• Given exercise: Can you reproduce the data beneath, keeping every line exact?

• Raw data:
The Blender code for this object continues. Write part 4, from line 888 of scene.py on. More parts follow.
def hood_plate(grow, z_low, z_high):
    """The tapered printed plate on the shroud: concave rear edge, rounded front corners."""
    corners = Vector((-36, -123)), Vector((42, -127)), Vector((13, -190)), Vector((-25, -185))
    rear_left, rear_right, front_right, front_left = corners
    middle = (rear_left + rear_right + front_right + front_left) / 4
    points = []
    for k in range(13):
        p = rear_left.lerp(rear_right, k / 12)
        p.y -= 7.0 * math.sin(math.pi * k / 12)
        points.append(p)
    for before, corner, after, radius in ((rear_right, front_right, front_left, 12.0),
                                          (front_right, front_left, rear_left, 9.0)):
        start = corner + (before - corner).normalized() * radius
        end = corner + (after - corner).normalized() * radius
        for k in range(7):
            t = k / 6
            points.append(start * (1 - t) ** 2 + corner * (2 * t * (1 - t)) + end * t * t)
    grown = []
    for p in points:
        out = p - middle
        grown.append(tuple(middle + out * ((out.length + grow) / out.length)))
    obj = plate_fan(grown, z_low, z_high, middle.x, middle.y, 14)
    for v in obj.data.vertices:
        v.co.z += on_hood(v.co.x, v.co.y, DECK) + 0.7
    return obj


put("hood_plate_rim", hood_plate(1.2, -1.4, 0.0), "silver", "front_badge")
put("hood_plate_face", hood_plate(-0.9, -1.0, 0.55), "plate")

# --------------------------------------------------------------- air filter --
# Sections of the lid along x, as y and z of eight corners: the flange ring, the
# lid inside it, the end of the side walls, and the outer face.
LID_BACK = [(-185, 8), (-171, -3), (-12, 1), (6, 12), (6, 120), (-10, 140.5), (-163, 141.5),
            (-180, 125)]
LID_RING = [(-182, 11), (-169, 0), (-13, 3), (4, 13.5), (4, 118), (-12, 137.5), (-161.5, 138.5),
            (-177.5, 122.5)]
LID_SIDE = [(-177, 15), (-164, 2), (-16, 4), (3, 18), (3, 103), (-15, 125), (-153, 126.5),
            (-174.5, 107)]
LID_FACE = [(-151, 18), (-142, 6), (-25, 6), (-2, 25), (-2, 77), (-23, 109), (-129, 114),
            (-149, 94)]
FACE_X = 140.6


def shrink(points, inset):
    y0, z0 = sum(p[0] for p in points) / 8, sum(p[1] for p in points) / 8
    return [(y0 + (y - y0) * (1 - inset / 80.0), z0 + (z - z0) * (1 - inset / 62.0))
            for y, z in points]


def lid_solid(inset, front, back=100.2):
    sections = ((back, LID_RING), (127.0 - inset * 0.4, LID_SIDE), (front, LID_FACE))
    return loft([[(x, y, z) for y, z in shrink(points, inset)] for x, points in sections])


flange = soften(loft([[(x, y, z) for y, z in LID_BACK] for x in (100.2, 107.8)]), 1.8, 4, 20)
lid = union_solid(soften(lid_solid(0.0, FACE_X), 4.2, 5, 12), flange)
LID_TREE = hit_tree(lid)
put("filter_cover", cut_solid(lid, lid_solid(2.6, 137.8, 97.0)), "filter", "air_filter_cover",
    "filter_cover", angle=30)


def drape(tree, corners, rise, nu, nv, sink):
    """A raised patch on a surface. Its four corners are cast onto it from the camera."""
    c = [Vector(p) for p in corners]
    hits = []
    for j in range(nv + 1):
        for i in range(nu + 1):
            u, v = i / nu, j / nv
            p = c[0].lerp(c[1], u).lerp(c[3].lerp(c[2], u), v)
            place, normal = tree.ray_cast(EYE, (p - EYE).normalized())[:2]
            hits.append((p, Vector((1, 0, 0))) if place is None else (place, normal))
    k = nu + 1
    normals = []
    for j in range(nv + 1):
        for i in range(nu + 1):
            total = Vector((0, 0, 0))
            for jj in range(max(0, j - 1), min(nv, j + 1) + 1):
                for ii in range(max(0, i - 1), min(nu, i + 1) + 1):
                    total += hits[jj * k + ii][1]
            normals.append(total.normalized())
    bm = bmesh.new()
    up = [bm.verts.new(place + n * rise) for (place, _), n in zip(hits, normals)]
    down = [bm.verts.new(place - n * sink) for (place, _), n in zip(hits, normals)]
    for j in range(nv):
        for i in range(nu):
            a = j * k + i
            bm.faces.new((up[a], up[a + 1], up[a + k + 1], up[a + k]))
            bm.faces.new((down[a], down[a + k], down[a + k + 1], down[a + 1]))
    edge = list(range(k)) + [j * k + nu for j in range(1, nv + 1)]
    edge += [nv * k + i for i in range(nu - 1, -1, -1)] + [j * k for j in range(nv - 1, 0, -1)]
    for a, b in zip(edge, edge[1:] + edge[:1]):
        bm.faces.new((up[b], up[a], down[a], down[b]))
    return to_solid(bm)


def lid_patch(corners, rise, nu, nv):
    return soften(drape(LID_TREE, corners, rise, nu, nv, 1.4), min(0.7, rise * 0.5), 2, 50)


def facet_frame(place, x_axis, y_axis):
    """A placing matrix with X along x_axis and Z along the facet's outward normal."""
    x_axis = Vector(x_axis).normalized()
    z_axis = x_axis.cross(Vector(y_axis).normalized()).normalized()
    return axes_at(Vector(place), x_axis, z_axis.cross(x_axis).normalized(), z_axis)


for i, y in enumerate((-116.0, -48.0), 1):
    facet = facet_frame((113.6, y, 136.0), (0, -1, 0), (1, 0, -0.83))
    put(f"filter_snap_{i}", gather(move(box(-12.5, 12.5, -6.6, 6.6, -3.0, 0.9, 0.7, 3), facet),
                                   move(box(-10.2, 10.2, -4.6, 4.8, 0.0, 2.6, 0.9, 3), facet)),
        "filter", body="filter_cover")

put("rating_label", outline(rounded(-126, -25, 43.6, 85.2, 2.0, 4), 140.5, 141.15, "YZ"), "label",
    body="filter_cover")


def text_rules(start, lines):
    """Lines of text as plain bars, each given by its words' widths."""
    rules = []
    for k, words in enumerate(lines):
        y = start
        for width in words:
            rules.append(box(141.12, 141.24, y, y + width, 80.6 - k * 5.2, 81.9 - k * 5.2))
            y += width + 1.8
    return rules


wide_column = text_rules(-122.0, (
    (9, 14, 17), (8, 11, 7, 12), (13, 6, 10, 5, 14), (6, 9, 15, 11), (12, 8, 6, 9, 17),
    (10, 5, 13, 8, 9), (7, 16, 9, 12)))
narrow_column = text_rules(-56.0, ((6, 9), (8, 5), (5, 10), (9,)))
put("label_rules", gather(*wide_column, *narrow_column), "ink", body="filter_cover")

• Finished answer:
The Blender code for this object continues. Write part 4, from line 888 of scene.py on. More parts follow.
def hood_plate(grow, z_low, z_high):
    """The tapered printed plate on the shroud: concave rear edge, rounded front corners."""
    corners = Vector((-36, -123)), Vector((42, -127)), Vector((13, -190)), Vector((-25, -185))
    rear_left, rear_right, front_right, front_left = corners
    middle = (rear_left + rear_right + front_right + front_left) / 4
    points = []
    for k in range(13):
        p = rear_left.lerp(rear_right, k / 12)
        p.y -= 7.0 * math.sin(math.pi * k / 12)
        points.append(p)
    for before, corner, after, radius in ((rear_right, front_right, front_left, 12.0),
                                          (front_right, front_left, rear_left, 9.0)):
        start = corner + (before - corner).normalized() * radius
        end = corner + (after - corner).normalized() * radius
        for k in range(7):
            t = k / 6
            points.append(start * (1 - t) ** 2 + corner * (2 * t * (1 - t)) + end * t * t)
    grown = []
    for p in points:
        out = p - middle
        grown.append(tuple(middle + out * ((out.length + grow) / out.length)))
    obj = plate_fan(grown, z_low, z_high, middle.x, middle.y, 14)
    for v in obj.data.vertices:
        v.co.z += on_hood(v.co.x, v.co.y, DECK) + 0.7
    return obj


put("hood_plate_rim", hood_plate(1.2, -1.4, 0.0), "silver", "front_badge")
put("hood_plate_face", hood_plate(-0.9, -1.0, 0.55), "plate")

# --------------------------------------------------------------- air filter --
# Sections of the lid along x, as y and z of eight corners: the flange ring, the
# lid inside it, the end of the side walls, and the outer face.
LID_BACK = [(-185, 8), (-171, -3), (-12, 1), (6, 12), (6, 120), (-10, 140.5), (-163, 141.5),
            (-180, 125)]
LID_RING = [(-182, 11), (-169, 0), (-13, 3), (4, 13.5), (4, 118), (-12, 137.5), (-161.5, 138.5),
            (-177.5, 122.5)]
LID_SIDE = [(-177, 15), (-164, 2), (-16, 4), (3, 18), (3, 103), (-15, 125), (-153, 126.5),
            (-174.5, 107)]
LID_FACE = [(-151, 18), (-142, 6), (-25, 6), (-2, 25), (-2, 77), (-23, 109), (-129, 114),
            (-149, 94)]
FACE_X = 140.6


def shrink(points, inset):
    y0, z0 = sum(p[0] for p in points) / 8, sum(p[1] for p in points) / 8
    return [(y0 + (y - y0) * (1 - inset / 80.0), z0 + (z - z0) * (1 - inset / 62.0))
            for y, z in points]


def lid_solid(inset, front, back=100.2):
    sections = ((back, LID_RING), (127.0 - inset * 0.4, LID_SIDE), (front, LID_FACE))
    return loft([[(x, y, z) for y, z in shrink(points, inset)] for x, points in sections])


flange = soften(loft([[(x, y, z) for y, z in LID_BACK] for x in (100.2, 107.8)]), 1.8, 4, 20)
lid = union_solid(soften(lid_solid(0.0, FACE_X), 4.2, 5, 12), flange)
LID_TREE = hit_tree(lid)
put("filter_cover", cut_solid(lid, lid_solid(2.6, 137.8, 97.0)), "filter", "air_filter_cover",
    "filter_cover", angle=30)


def drape(tree, corners, rise, nu, nv, sink):
    """A raised patch on a surface. Its four corners are cast onto it from the camera."""
    c = [Vector(p) for p in corners]
    hits = []
    for j in range(nv + 1):
        for i in range(nu + 1):
            u, v = i / nu, j / nv
            p = c[0].lerp(c[1], u).lerp(c[3].lerp(c[2], u), v)
            place, normal = tree.ray_cast(EYE, (p - EYE).normalized())[:2]
            hits.append((p, Vector((1, 0, 0))) if place is None else (place, normal))
    k = nu + 1
    normals = []
    for j in range(nv + 1):
        for i in range(nu + 1):
            total = Vector((0, 0, 0))
            for jj in range(max(0, j - 1), min(nv, j + 1) + 1):
                for ii in range(max(0, i - 1), min(nu, i + 1) + 1):
                    total += hits[jj * k + ii][1]
            normals.append(total.normalized())
    bm = bmesh.new()
    up = [bm.verts.new(place + n * rise) for (place, _), n in zip(hits, normals)]
    down = [bm.verts.new(place - n * sink) for (place, _), n in zip(hits, normals)]
    for j in range(nv):
        for i in range(nu):
            a = j * k + i
            bm.faces.new((up[a], up[a + 1], up[a + k + 1], up[a + k]))
            bm.faces.new((down[a], down[a + k], down[a + k + 1], down[a + 1]))
    edge = list(range(k)) + [j * k + nu for j in range(1, nv + 1)]
    edge += [nv * k + i for i in range(nu - 1, -1, -1)] + [j * k for j in range(nv - 1, 0, -1)]
    for a, b in zip(edge, edge[1:] + edge[:1]):
        bm.faces.new((up[b], up[a], down[a], down[b]))
    return to_solid(bm)


def lid_patch(corners, rise, nu, nv):
    return soften(drape(LID_TREE, corners, rise, nu, nv, 1.4), min(0.7, rise * 0.5), 2, 50)


def facet_frame(place, x_axis, y_axis):
    """A placing matrix with X along x_axis and Z along the facet's outward normal."""
    x_axis = Vector(x_axis).normalized()
    z_axis = x_axis.cross(Vector(y_axis).normalized()).normalized()
    return axes_at(Vector(place), x_axis, z_axis.cross(x_axis).normalized(), z_axis)


for i, y in enumerate((-116.0, -48.0), 1):
    facet = facet_frame((113.6, y, 136.0), (0, -1, 0), (1, 0, -0.83))
    put(f"filter_snap_{i}", gather(move(box(-12.5, 12.5, -6.6, 6.6, -3.0, 0.9, 0.7, 3), facet),
                                   move(box(-10.2, 10.2, -4.6, 4.8, 0.0, 2.6, 0.9, 3), facet)),
        "filter", body="filter_cover")

put("rating_label", outline(rounded(-126, -25, 43.6, 85.2, 2.0, 4), 140.5, 141.15, "YZ"), "label",
    body="filter_cover")


def text_rules(start, lines):
    """Lines of text as plain bars, each given by its words' widths."""
    rules = []
    for k, words in enumerate(lines):
        y = start
        for width in words:
            rules.append(box(141.12, 141.24, y, y + width, 80.6 - k * 5.2, 81.9 - k * 5.2))
            y += width + 1.8
    return rules


wide_column = text_rules(-122.0, (
    (9, 14, 17), (8, 11, 7, 12), (13, 6, 10, 5, 14), (6, 9, 15, 11), (12, 8, 6, 9, 17),
    (10, 5, 13, 8, 9), (7, 16, 9, 12)))
narrow_column = text_rules(-56.0, ((6, 9), (8, 5), (5, 10), (9,)))
put("label_rules", gather(*wide_column, *narrow_column), "ink", body="filter_cover")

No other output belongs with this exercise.